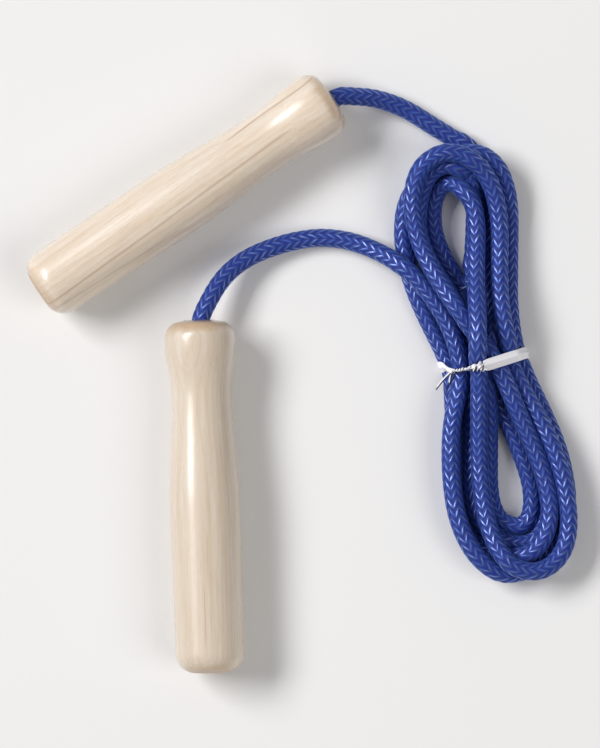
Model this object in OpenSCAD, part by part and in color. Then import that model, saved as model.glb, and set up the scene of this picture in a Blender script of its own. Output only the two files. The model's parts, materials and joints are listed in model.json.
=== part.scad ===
// A skipping rope put away for storage: two turned wooden handles on one braided cord.
// The cord runs from a stopper knot in one handle, through a folded hank held by a wire
// tie, to a stopper knot in the other handle. Each handle turns freely about its knot.
// Millimetres, +Z up. The rope lies on the plane z = 0, the origin is under the middle
// of the two handles, and +Y runs along the handle that lies nearly straight.

/* [Handle outline] */
// Length of a handle
handle_l = 130; // [128:1:136]
// Diameter of the belly and of the head
belly_d = 26; // [25.8:0.1:27]
// Diameter beside the rounded edge of the butt
butt_d = 25.4; // [25:0.1:25.8]
// Diameter at the narrowest point of the neck
neck_d = 22.2; // [20:0.2:24]
// Diameter of the flat face at each end, which the mouth of the bore opens in
flat_d = 10.8; // [10.6:0.2:12]
// Distance from the butt face to where the belly starts to narrow
belly_end = 60; // [56:1:66]
// Distance from the butt face to the narrowest point of the neck
neck_at = 102; // [98:1:104]
// Distance from the butt face to the full diameter of the head
head_at = 122; // [118:1:123]
// Length of the rounded edge at the butt
butt_edge = 7; // [5:0.5:8]
// Length of the rounded edge at the head
head_edge = 6.5; // [5:0.5:7]

/* [Handle bore] */
// Diameter of the knot chamber and of the plug that closes it, turned flush with the butt
chamber_d = 16.6; // [16.4:0.1:17]
// Depth of the knot chamber, from the butt face to its shoulder
chamber_l = 36; // [36:0.5:40]
// Length of the plug
plug_l = 8; // [5:0.5:8]
// Diameter of the bore that the cord runs through
bore_d = 9; // [8.8:0.1:9.6]
// Diameter of the flared mouth of the bore, at the head face
mouth_d = 10.2; // [9.8:0.1:10.4]
// Depth of the flared mouth
mouth_l = 3; // [1:0.5:3]

/* [Cord] */
// Diameter of the cord
cord_d = 6.8; // [6.4:0.1:6.8]
// Largest diameter of a stopper knot
knot_d = 15.6; // [14:0.2:15.6]
// Length of a stopper knot, without its tail
knot_l = 17; // [15:0.5:17]
// Length of the cut tail beyond a stopper knot
tail_l = 8.6; // [5:0.2:8.6]

/* [Washer] */
// Outer diameter of a thrust washer
washer_d = 15.6; // [14:0.2:15.8]
// Diameter of the hole in a thrust washer
washer_hole = 7.6; // [7.6:0.1:8]
// Thickness of a thrust washer
washer_t = 1.2; // [0.8:0.1:1.2]

/* [Hank and tie] */
// Length of the hank
hank_l = 163; // [160:1:168]
// Height of the hank's two lobes
hank_h = 19; // [18:0.5:22]
// Width of the bundle inside the tie
waist_w = 33; // [30:1:34]
// Height of the bundle inside the tie
waist_h = 20; // [17:0.5:21]
// Width of the tie's strip
strip_w = 4.4; // [3:0.2:5]
// Thickness of the tie's strip
strip_t = 0.5; // [0.4:0.1:0.6]
// Diameter of the tie's wire core
wire_d = 0.5; // [0.4:0.1:0.5]

/* [Hidden] */

wood = "#e0c9a6";
plug_wood = "#d4b283";
blue = "#27409b";
steel = "#b9bcc2";
white = "#eeeef4";

// Middle of each handle on the floor, and the direction of its head end
handle_a_at = [0, 66];
handle_a_turn = 33.5;
handle_b_at = [7, -45];
handle_b_turn = 91.9;
axis_z = belly_d / 2;

// Where the straight cord in the bore ends and the bent lead starts, from the butt face
lead_from = handle_l - 8;
// Sideways lean of the cord at the head face, towards the side that it leaves on
lean = 0.6;

// Middle of the tie and the direction of the hank's upper lobe, turned from +Y
hank_at = [110.3, 2.7];
hank_turn = 14;
lobe_r = 24.5;
upper_u = 2.5;
lower_u = -2.5;
lobe_v = hank_l / 2 - lobe_r;
// Half the length of the waist between the two lobes
waist_half = 3;
waist_z = strip_t + waist_h / 2;

// Routes of the two leads, from the head face to inside the hank.
// Each lead drops from the height of the bore to the floor and ends among the strands.
lead_a_points = [
  [57.2, 102.6, 12.6], [62, 102.2, 10.6], [71, 101.4, 6.6], [82, 97.4, 3.9], [92, 90.6, 3.5],
  [101, 84.2, 3.6]
];
lead_b_points = [
  [8.9, 27.6, 11.8], [14.6, 36.4, 9.2], [22, 42.4, 6.8], [32, 46.8, 4.8], [42, 49.5, 3.7],
  [50, 50.4, 3.5], [59, 49.4, 3.6], [68, 46.4, 5], [77, 41.6, 8.5], [84.5, 35.8, 10], [92, 26.6, 9.5]
];
tube_sides = 10;

// The head reaches its full diameter before its rounded edge starts
head_full = min(head_at, handle_l - head_edge - 0.5);

// Radius of a handle at the distance x from its butt face
function ease(f) = (1 - cos(180 * f)) / 2;
function blend(a, b, f) = a + (b - a) * ease(max(0, min(1, f)));
function edge(f) = sqrt(max(0, 1 - f * f));
function handle_r(x) =
  x < butt_edge ? flat_d / 2 + (butt_d - flat_d) / 2 * edge(1 - x / butt_edge) :
  x < belly_end ? blend(butt_d, belly_d, (x - butt_edge) / (belly_end - butt_edge)) / 2 :
  x < neck_at ? blend(belly_d, neck_d, (x - belly_end) / (neck_at - belly_end)) / 2 :
  x < head_full ? blend(neck_d, belly_d, (x - neck_at) / (head_full - neck_at)) / 2 :
  x < handle_l - head_edge ? belly_d / 2 :
  flat_d / 2 + (belly_d - flat_d) / 2 * edge(1 - (handle_l - x) / head_edge);

// Stations along a handle, closer together on the rounded edges
edge_steps = 8;
butt_stations = [for (i = [0:edge_steps]) butt_edge * (1 - cos(90 * i / edge_steps))];
head_stations = [for (i = [edge_steps:-1:0]) handle_l - head_edge * (1 - cos(90 * i / edge_steps))];
body_stations = [for (x = [10:5:belly_end]) x];
neck_stations = [for (i = [1:9]) belly_end + (neck_at - belly_end) * i / 9];
flare_stations = [for (i = [1:6]) neck_at + (head_full - neck_at) * i / 6];
stations = concat(butt_stations, body_stations, neck_stations, flare_stations, head_stations);

// Puts what is drawn along +Z from the butt face onto a handle's place
module on_handle(at, turn) {
  translate([at[0], at[1], axis_z])
    rotate([0, 0, turn])
      translate([-handle_l / 2, 0, 0])
        rotate([0, 90, 0])
          children();
}

// The turned outline, solid, which the plug shares with the handle
module turned_blank() {
  rotate_extrude($fn = 96)
    polygon(concat([[0, 0]], [for (x = stations) [handle_r(x), x]], [[0, handle_l]]));
}

module handle_body() {
  difference() {
    turned_blank();
    translate([0, 0, -1])
      cylinder(d = chamber_d, h = chamber_l + 1, $fn = 64);
    cylinder(d = bore_d, h = handle_l + 1, $fn = 64);
    translate([0, 0, handle_l - mouth_l])
      cylinder(d1 = bore_d, d2 = mouth_d, h = mouth_l, $fn = 64);
    translate([0, 0, handle_l])
      cylinder(d = mouth_d, h = 1, $fn = 64);
  }
}

module butt_plug() {
  intersection() {
    turned_blank();
    cylinder(d = chamber_d, h = plug_l, $fn = 64);
  }
}

module washer() {
  translate([0, 0, chamber_l - washer_t])
    difference() {
      cylinder(d = washer_d, h = washer_t, $fn = 64);
      translate([0, 0, -1])
        cylinder(d = washer_hole, h = washer_t + 2, $fn = 64);
    }
}

// A stopper knot bears on the washer with a flat face and has a cut tail behind it
knot_top = chamber_l - washer_t;
knot_face_r = 5;
module knot() {
  rotate_extrude($fn = 48)
    polygon(concat(
      [[0, knot_top - knot_l]],
      [for (i = [0:12])
        [knot_face_r + (knot_d / 2 - knot_face_r) * sin(15 * i), knot_top - knot_l * (1 + cos(15 * i)) / 2]],
      [[0, knot_top]]
    ));
  translate([0, 0, knot_top - knot_l - tail_l])
    cylinder(d = cord_d, h = tail_l + 1, $fn = 48);
}

module bore_cord() {
  translate([0, 0, knot_top])
    cylinder(d = cord_d, h = lead_from - knot_top, $fn = 48);
}

// A point on a handle's axis at the distance x from its butt face, and its sideways unit
function heading(turn) = [cos(turn), sin(turn), 0];
function on_axis(at, turn, x) = [at[0], at[1], axis_z] + (x - handle_l / 2) * heading(turn);
function rightward(turn) = [sin(turn), -cos(turn), 0];
function lead_start(at, turn) = [
  on_axis(at, turn, lead_from),
  on_axis(at, turn, handle_l) + lean * rightward(turn)
];

// Unit tangent at each point of a route: the first keeps to the handle's axis
function unit(v) = v / norm(v);
function tangent(p, i, first) =
  i == 0 ? first :
  i == len(p) - 1 ? unit(p[i] - p[i - 1]) :
  unit(unit(p[i + 1] - p[i]) + unit(p[i] - p[i - 1]));
function ring(p, t) =
  let (side = unit(cross([0, 0, 1], t)), up = cross(t, side))
  [for (k = [0:tube_sides - 1])
    p + cord_d / 2 * (cos(360 * k / tube_sides) * side + sin(360 * k / tube_sides) * up)];

// A closed tube swept through a route
module tube(p, first) {
  rings = [for (i = [0:len(p) - 1]) each ring(p[i], tangent(p, i, first))];
  last = (len(p) - 1) * tube_sides;
  walls = [
    for (i = [0:len(p) - 2], k = [0:tube_sides - 1])
      let (a = i * tube_sides, n = (k + 1) % tube_sides)
      [a + k, a + tube_sides + k, a + tube_sides + n, a + n]
  ];
  start_face = [for (k = [0:tube_sides - 1]) k];
  end_face = [for (k = [tube_sides - 1:-1:0]) last + k];
  polyhedron(rings, concat([start_face], walls, [end_face]));
}

// Puts what is drawn round the middle of the tie onto the hank's place
module on_hank() {
  translate([hank_at[0], hank_at[1], 0])
    rotate([0, 0, hank_turn])
      children();
}

// One lobe of the hank: a round end and straight sides that draw in to the waist
module lobe(u, way) {
  linear_extrude(height = hank_h) {
    translate([u, way * lobe_v])
      circle(r = lobe_r, $fn = 96);
    polygon([
      [-waist_w / 2, way * waist_half], [u - lobe_r, way * lobe_v],
      [u + lobe_r, way * lobe_v], [waist_w / 2, way * waist_half]
    ]);
  }
}

// The bundle's cross section at the tie, a bar with half-round sides, grown by extra
module waist(extra, length) {
  side = waist_w / 2 - waist_h / 2;
  for (u = [-side, side])
    translate([u, length / 2, waist_z])
      rotate([90, 0, 0])
        cylinder(r = waist_h / 2 + extra, h = length, $fn = 64);
  translate([-side, -length / 2, waist_z - waist_h / 2 - extra])
    cube([2 * side, length, waist_h + 2 * extra]);
}

module hank() {
  lobe(upper_u, 1);
  lobe(lower_u, -1);
  waist(0, 2 * waist_half);
}

// The tie is one strip: a band round the bundle, its two ends twisted together on top
// and two free tails that point down and away from the twist
twist_d = 3;
twist_z = waist_z + waist_h / 2 + strip_t + twist_d / 2 - 0.3;
twist_from = -13.5;
twist_to = -1;
long_tail = 8;
short_tail = 4;
module tail(length, turn, drop) {
  translate([twist_from + 0.5, 0, twist_z])
    rotate([0, drop, turn])
      rotate([55, 0, 0])
        translate([-length, -strip_w / 4, -strip_t / 2])
          cube([length, strip_w / 2, strip_t]);
}
module tail_wire(length, turn, drop) {
  translate([twist_from + 0.5, 0, twist_z])
    rotate([0, drop, turn])
      translate([-length - 1.5, 0, 0])
        rotate([0, 90, 0])
          cylinder(d = wire_d, h = 1.5, $fn = 24);
}

module tie_strip() {
  difference() {
    waist(strip_t, strip_w);
    waist(0, strip_w + 2);
  }
  translate([twist_from, 0, twist_z])
    rotate([0, 90, 0])
      cylinder(d = twist_d, h = twist_to - twist_from, $fn = 32);
  tail(long_tail, 33, -15);
  tail(short_tail, 62, -25);
}

module tie_wire() {
  tail_wire(long_tail, 33, -15);
  tail_wire(short_tail, 62, -25);
}

module handle_a() { color(wood) on_handle(handle_a_at, handle_a_turn) handle_body(); }
module handle_b() { color(wood) on_handle(handle_b_at, handle_b_turn) handle_body(); }
module butt_plug_a() { color(plug_wood) on_handle(handle_a_at, handle_a_turn) butt_plug(); }
module butt_plug_b() { color(plug_wood) on_handle(handle_b_at, handle_b_turn) butt_plug(); }
module washer_a() { color(steel) on_handle(handle_a_at, handle_a_turn) washer(); }
module washer_b() { color(steel) on_handle(handle_b_at, handle_b_turn) washer(); }
module knot_a() { color(blue) on_handle(handle_a_at, handle_a_turn) knot(); }
module knot_b() { color(blue) on_handle(handle_b_at, handle_b_turn) knot(); }
module bore_cord_a() { color(blue) on_handle(handle_a_at, handle_a_turn) bore_cord(); }
module bore_cord_b() { color(blue) on_handle(handle_b_at, handle_b_turn) bore_cord(); }
module lead(at, turn, points) {
  color(blue)
    tube(concat(lead_start(at, turn), points), heading(turn));
}
module lead_a() { lead(handle_a_at, handle_a_turn, lead_a_points); }
module lead_b() { lead(handle_b_at, handle_b_turn, lead_b_points); }

handle_a();
handle_b();
butt_plug_a();
butt_plug_b();
washer_a();
washer_b();
knot_a();
knot_b();
bore_cord_a();
bore_cord_b();
lead_a();
lead_b();
color(blue) on_hank() hank();
color(white) on_hank() tie_strip();
color(steel) on_hank() tie_wire();
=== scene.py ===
"""A skipping rope laid out flat: two turned wooden handles, a braided cord in a tied hank."""
import json
import math

import bpy
import numpy as np
from mathutils import Matrix, Vector


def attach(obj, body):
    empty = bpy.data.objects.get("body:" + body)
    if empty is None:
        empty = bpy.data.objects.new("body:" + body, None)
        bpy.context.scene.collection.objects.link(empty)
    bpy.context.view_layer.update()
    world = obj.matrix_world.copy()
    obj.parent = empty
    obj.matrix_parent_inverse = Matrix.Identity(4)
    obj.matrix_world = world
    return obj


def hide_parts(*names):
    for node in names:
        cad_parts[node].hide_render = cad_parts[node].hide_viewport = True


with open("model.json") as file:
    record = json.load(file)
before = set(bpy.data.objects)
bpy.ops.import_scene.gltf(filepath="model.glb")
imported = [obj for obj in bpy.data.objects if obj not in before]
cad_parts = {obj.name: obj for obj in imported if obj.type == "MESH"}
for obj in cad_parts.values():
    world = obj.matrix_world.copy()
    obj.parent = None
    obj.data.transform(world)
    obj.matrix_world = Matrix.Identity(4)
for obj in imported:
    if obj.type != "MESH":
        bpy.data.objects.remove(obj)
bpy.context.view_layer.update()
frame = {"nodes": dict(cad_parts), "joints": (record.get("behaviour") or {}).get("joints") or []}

# Shapes are worked out in mm and made in metres
MM = 0.001
UP = np.array([0.0, 0.0, 1.0])


# ---------------------------------------------------------------- camera

VIEW_MIDDLE = (42 * MM, 0.0)
VIEW_HEIGHT = 277 * MM
CAMERA_HEIGHT = 2.4
SENSOR = 24.0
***
— Given request —
Each line from the line with "handle_a();" to the line with "obj.parent = empty" is to be echoed exactly; both boundary lines are included, and nothing else is to be output.

— Solved exercise —
handle_a();
handle_b();
butt_plug_a();
butt_plug_b();
washer_a();
washer_b();
knot_a();
knot_b();
bore_cord_a();
bore_cord_b();
lead_a();
lead_b();
color(blue) on_hank() hank();
color(white) on_hank() tie_strip();
color(steel) on_hank() tie_wire();
=== scene.py ===
"""A skipping rope laid out flat: two turned wooden handles, a braided cord in a tied hank."""
import json
import math

import bpy
import numpy as np
from mathutils import Matrix, Vector


def attach(obj, body):
    empty = bpy.data.objects.get("body:" + body)
    if empty is None:
        empty = bpy.data.objects.new("body:" + body, None)
        bpy.context.scene.collection.objects.link(empty)
    bpy.context.view_layer.update()
    world = obj.matrix_world.copy()
    obj.parent = empty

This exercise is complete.